Human papillomavirus (HPV) is the most common sexually transmitted infection in the United States according to the Centers for Disease Control and Prevention (CDC). There are about 100 different types of HPV and 14 of those increase your risk of cervical cancer.
Along with offering the highest level of medical care available to our patients, we’re also dedicated to supplying the information you need to make the best decisions about your health.
To that end, we’re happy to share insights regarding HPV and its link to cervical cancer.
HPV is a viral infection that can eventually cause growths (warts) on the skin and the mucous membranes of various areas of the body.
Some strains of HPV, for instance, invade the genital tissue, including the vulva, vagina, and cervix in women and the penis and scrotum in men.
Other types of HPV include those that cause:
- Common warts, which typically appear on the hands and fingers
- Plantar warts, which form on the soles or “plantar” surfaces of the feet
- Flat warts, often appearing on the face in children
HPV is contagious and quite common in the environment. The type responsible for plantar warts, for instance, is often present on the floors of locker rooms or communal showers at a public pool.
You can prevent a plantar wart infection by wearing mesh shower shoes or other footwear designed for use around water. Notably, however, a healthy immune system is often able to clear HPV before warts develop.
The link between HPV and cervical cancer
Most cervical cancers, about 91%, are caused by HPV according to the most recent CDC statistics.
However, likely due to the HPV vaccine, routine screening Pap smears, and early treatment of precancerous lesions, the number of confirmed cervical cancer diagnoses in the United States has dropped by more than 50% since the 1970s, currently about 14,500 new cases annually.
Millions of sexually active women are diagnosed with HPV every year. Female cancers probably caused by HPV include:
- 11,000 cases of cervical cancer
- 700 cases of vaginal cancer
- 2,800 cases of vulvar cancer
- 2,200 cases of oropharyngeal (mouth and throat) cancer
Thus, while genital HPV should never be ignored, it does not automatically lead to a cancer diagnosis.
Monitoring, treating, and preventing genital HPV
It can take many years to develop cancer linked to HPV. Most cervical cancers are diagnosed between the age of 35 and 44 with about 20% of cases diagnosed after age 65.
Once you’ve been diagnosed with HPV, it’s therefore vital to continue with routine gynecological screening as directed by Dr.
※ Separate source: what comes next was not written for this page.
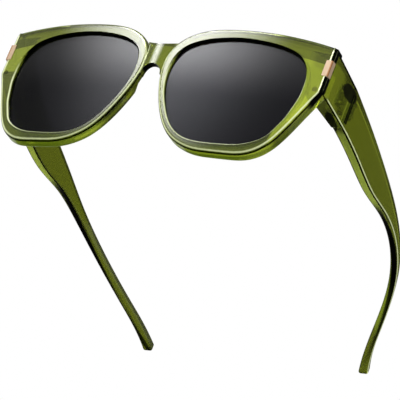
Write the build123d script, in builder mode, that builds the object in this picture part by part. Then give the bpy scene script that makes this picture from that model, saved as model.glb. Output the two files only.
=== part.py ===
"""Fitover sunglasses: an oversized olive frame worn over a pair of spectacles.

Everything is measured from the front datum: the middle of the front face, halfway up the
lenses. The front leans forward a little when the glasses stand on a table on the bottoms of
their rims and the ends of their temples, so all the planes below share that lean.
"""

import os
from math import atan2, degrees

from build123d import *

os.makedirs("parts", exist_ok=True)

# Front: lens sizes and the rims round them (mm)
lens_width = 58.2
lens_height = 49.0
nose_gap = 16.0  # between the two lens openings, at their closest
rim_nasal = 3.8  # rim between the lens opening and the nose
rim_top = 4.7
rim_bottom = 4.1
corner_margin = 7.9  # from the lens opening out to the front corner
face_radius = 430.0  # the front bows round the face
rim_depth = 5.2
nose_relief = 2.0  # the rims are thinner beside the bridge, above the nose step
nose_step_height = -2.0
nose_step_slope = 4.0  # the step climbs over this much height
nose_relief_reach = 12.0
rim_rounding = 1.3
back_rounding = 0.6

# Corner, side wall and seam
corner_drop = 3.5  # the front corner lies this far below the top of the brow
corner_height_share = 0.3512  # of the whole height of the rims
corner_chamfer = 0.7
seam_depth = 25.5  # from the front datum back to the joint with the temple
side_flare = 3.1  # the side wall stands this much wider at the seam than at the corner
side_wall = 5.1
side_drop = 5.3  # the side wall slopes down towards the seam
side_root = 12.0  # how far the wall reaches in behind the rim
side_root_depth = 4.2

# Temple
seam_gap = 0.15
temple_length = 123.0
temple_height = 18.9
temple_fall = 56.0
temple_hook = 22.8  # the ear end curves in by this much
temple_rounding = 0.9

# Bridge
bridge_half_width = 7.0
bridge_bulge_radius = 12.0
bridge_front = -0.6  # its front stands just proud of the rims
bridge_wall = 2.8
bridge_depth = 4.2
bridge_top_share = 0.3253  # above the middle of the rims, of their whole height
bridge_top_rise = 2.0
bridge_arch_share = 0.1609
bridge_arch_radius = 4.4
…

Patel.
Otherwise, there is no cure for HPV, but there are numerous therapies available to help ease your symptoms and, most importantly, remove suspicious growths before they evolve into cancer.
Treatments may include:
- Freezing warts with liquid nitrogen (cryosurgery)
- Loop electrosurgical excision procedure (LEEP) to remove abnormal cells
- Electrocautery to remove warts
Preventing HPV is, of course, the most effective way to avoid cervical cancer. Unfortunately, condoms and other “safe sex” practices used to avoid numerous sexually transmitted infections are not truly effective against genital HPV.
However, there are now three vaccines available to boys and girls over the age of nine that can successfully prevent various strains of genital HPV.